### AIM
Each line that holds the word "scene" counts once. Give the total number of such lines and nothing else.

### INFORMATION PROVIDED
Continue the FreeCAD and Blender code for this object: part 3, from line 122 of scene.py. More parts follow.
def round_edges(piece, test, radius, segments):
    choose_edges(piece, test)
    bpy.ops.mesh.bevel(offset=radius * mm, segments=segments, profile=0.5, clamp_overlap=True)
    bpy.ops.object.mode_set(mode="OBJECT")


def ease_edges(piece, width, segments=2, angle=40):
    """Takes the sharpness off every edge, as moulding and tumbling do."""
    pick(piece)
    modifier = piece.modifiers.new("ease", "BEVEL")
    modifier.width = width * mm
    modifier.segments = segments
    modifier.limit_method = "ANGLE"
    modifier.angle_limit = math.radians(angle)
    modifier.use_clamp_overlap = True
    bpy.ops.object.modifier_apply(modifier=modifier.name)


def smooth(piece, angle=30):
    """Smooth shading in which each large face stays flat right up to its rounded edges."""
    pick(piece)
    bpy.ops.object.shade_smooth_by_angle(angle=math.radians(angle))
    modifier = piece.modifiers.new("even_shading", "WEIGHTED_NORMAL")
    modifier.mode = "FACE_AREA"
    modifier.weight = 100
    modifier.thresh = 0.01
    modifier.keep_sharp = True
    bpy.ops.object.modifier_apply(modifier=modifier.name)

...

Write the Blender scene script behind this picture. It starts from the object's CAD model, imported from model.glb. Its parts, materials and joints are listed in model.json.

### WORKED SOLUTION
2